7. What is the difference between Fixed Spread Loan and Variable Spread Loan?
8. How can borrower switch between FSL and VSL?
9. Does AIIB offer other risk management tools (fixing the interest rate, interest rate cap or floor, conversion to local currency)?

No. At present, AIIB offers fixed spread and variable spread loan products to its sovereign borrowers. AIIB is developing a range of other products in response to demand from its clients, which will be added to the product menu list in the future.

10. In which currencies can AIIB lend to sovereign sector borrowers?

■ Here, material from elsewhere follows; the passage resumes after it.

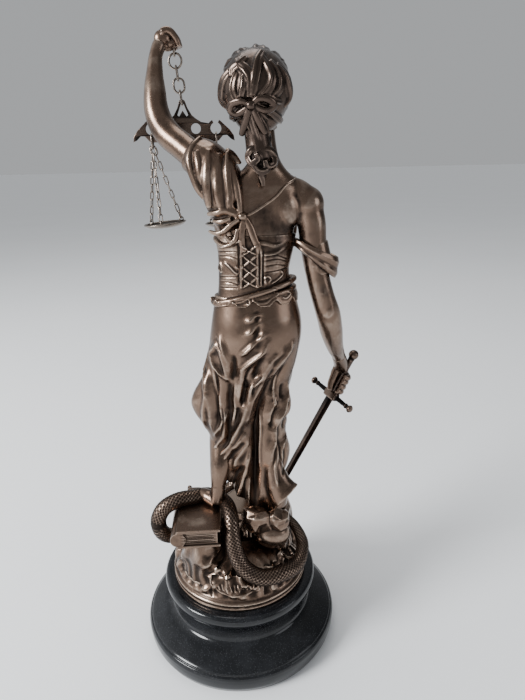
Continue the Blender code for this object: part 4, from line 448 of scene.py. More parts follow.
def hair(clay, flutes=0, depth=0.0):
    """Hair swept from the brow and temples to a knot, with rolled sides and a short curled tail."""
    ball(clay, HAIR_CENTRE, HAIR_RADII)
    ball(clay, (-19.6, 6.0, 352.0), (13.0, 10.4, 11.0))
    for order in range(9):
        turn = math.radians(-80 + 20 * order)
        start = (0.97 * math.sin(turn), -0.9 * math.cos(turn), 0.46 + 0.30 * math.cos(turn))
        end = (0.6 * math.sin(turn), 0.66, 0.74)
        combed(clay, start, end, 3.4 - 0.5 * (order % 2), 2.3, 0.08 if order % 2 else -0.06, flutes, depth)
    for side in (-1, 1):
        for rise, drop in ((0.42, 0.42), (0.10, 0.14), (-0.22, -0.12), (-0.52, -0.34), (-0.80, -0.50)):
            combed(clay, (side * 0.97, -0.34 + 0.2 * abs(rise), rise), (side * 0.5, 0.8, drop), 2.7, 2.0, 0.06, flutes,
                   depth)
    for wide, thin, *knots in BACK_LOCKS:
        band(clay, HAIR_CENTRE, wide, thin, *knots, flutes=flutes, depth=depth)
    rod(clay, (-17, 12.2, 351, 5.6), (-18.4, 11.4, 342, 5.4), (-20, 11.8, 332, 6.6), (-20.4, 13.0, 326, 5.4),
        (-21, 14.4, 319, 2.4), (-21.3, 14.8, 314.6, 1.0))
    for wide, thin, *knots in NAPE_LOCKS:
        band(clay, TAIL_HUB, wide, thin, *knots, flutes=flutes, depth=depth)


def blindfold_bow(clay):
    """The blindfold's knot, two loops and two tails at the back of the head."""
    ball(clay, (-15.2, 22.0, 354.3), (2.5, 2.2, 2.4))
    ribbon = (((-13.9, 21.4, 354.4), (-9.9, 21.6, 356.0), (-5.0, 18.4, 355.0), (-4.2, 16.6, 351.8), (-7.7, 17.6, 349.8),
               (-13.0, 20.6, 352.6)),
              ((-16.0, 22.6, 355.0), (-20.1, 24.0, 357.2), (-25.4, 23.0, 356.2), (-27.8, 21.2, 353.6),
               (-23.4, 21.6, 351.2), (-17.6, 21.8, 353.2)),
              ((-16.0, 21.4, 352.8), (-18.1, 20.6, 348.7), (-20.4, 19.2, 344.4), (-22.4, 17.6, 340.4)),
              ((-14.4, 21.4, 352.8), (-12.7, 19.4, 347.9), (-11.2, 17.0, 343.4), (-10.0, 14.8, 340.0)))
    for knots in ribbon:
        band(clay, HAIR_CENTRE, 2.0, 1.3, *knots)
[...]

Sovereign-backed loans may be offered in USD, or other currencies in which AIIB can efficiently fund itself in the market. FSL is offered in USD only. VSL is offered in USD and other hard currencies. Hard currencies are defined as currencies of the Group of Ten (G10) or those included in the SDR basket, i.e. USD, EUR, GBP, JPY, CAD, CHF, SEK, and RMB. Members of the G10 include Belgium, Canada, France, Germany, Italy, Japan, Netherlands, Sweden, Switzerland, United Kingdom and United States: https://www.imf.org/en/About/Factsheets/A-Guide-toCommittees-Groups-and-Clubs#G10. Availability of currencies is subject to market conditions, such sufficiently deep and liquid cross currency swap markets. At present, AIIB is ready to provide sovereign-backed loans in Euro, based on Variable Spread Loan terms. In the future, AIIB will expand the list of currencies.